I hope you're not sick and tired of 9/11 commemorations yet, because I had to mention this book.
One of these days, I might write my own memoir of where I was on September 11, 2001, and how it affected my family and me. (The Reader's Digest version: I was already at work when the plane hit the Pentagon, having switched from bus to Metro there maybe half an hour before. My kids, at school just a few miles away, heard the boom.) But I don't know that I have anything profound to say about it, other than "I remember that."
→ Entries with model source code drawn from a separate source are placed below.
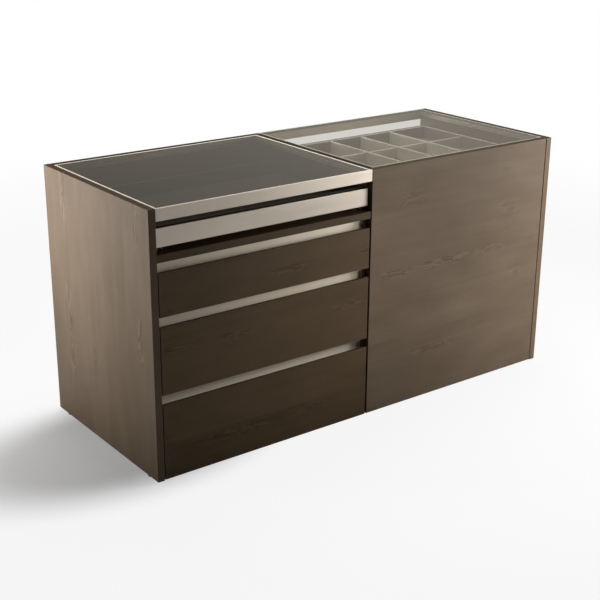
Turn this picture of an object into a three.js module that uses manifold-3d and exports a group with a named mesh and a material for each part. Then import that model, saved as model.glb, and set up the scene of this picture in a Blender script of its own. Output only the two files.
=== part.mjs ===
// Closet island with drawers: two equal modules side by side, the right one turned half round.
// Millimetres, +Z up, origin on the floor under the middle of the body.
import * as THREE from 'three';
import { mergeVertices } from 'three/addons/utils/BufferGeometryUtils.js';
import Module from 'manifold-3d';

const wasm = await Module();
wasm.setup();

// Body
const bodyLength = 1740;
const bodyDepth = 700;
const bodyHeight = 900;
const boardThickness = 25;
const boardEase = 0.8;
const seatGap = 0.3;
const blankPanelGap = 4.5;
const blankEndGap = 3;

// Feet
const footHeight = 6;
const footRadius = 11;
const footNeckRadius = 7;
const footSoleHeight = 4;
const footEase = 1;
const footInset = 65;

// Drawer fronts, from the body's lower edge up to the tray shelf
const frontThickness = 22;
const frontSideGap = 3;
const frontBottomGap = 2;
const frontFlat = 12;
const frontBevelDrop = 14;
const recessHeight = 33;
const upperFrontShare = 0.227;
const middleFrontShare = 0.36;

// Grip profiles: an aluminium channel behind each recess, bent from one sheet
const gripSheet = 1.8;
const gripLipSetback = 2;
const gripBack = 38;
const gripWell = 20;
const gripLipRise = 6;
const gripWellRadius = 13;
const gripLipRadius = 7;

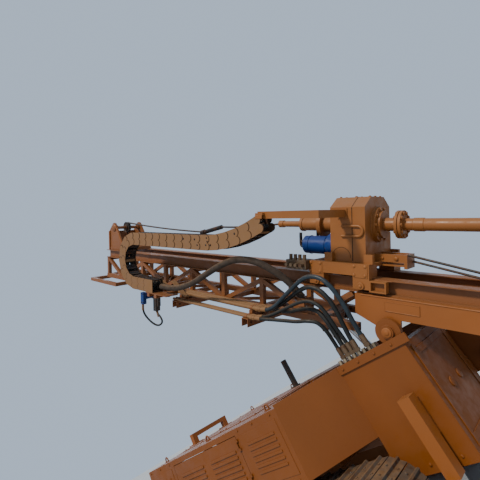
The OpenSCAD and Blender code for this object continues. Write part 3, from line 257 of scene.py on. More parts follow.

Antrobus, however, does. He conceived of the trip as a way to come to terms with some trauma in his own life; serendipitously, he picked 9/11 as the date to begin driving from Canada's Pacific coast, where he lives, to New York City. So he was not in the city when the planes hit the World Trade Center, but he arrived a few days later. He was the quintessential stranger in a strange land, having spent the previous week not glued to his television as the rest of us were, but driving across North America with his own thoughts and observations for company. And when he arrived, he found himself amidst kindred souls who had suffered trauma of their own. And so he listened, and watched, and hoped even the quiet ones would find a way to process what they had lived through.
Antrobus is a gifted writer. I found the book to be tough going in some places, but that was because of the subject matter and my own 9/11 experience, not because of the prose. The story of his trip back home I found to be somewhat anticlimactic -- but then, this is real life, where the plot isn't always resolved in the penultimate chapter, and "aha!" moments can't be programmed to suit.
In all, I found Dissolute Kinship to be a well-written, worthwhile read. I'm grateful to Antrobus for giving us the opportunity to see this seminal event through his eyes.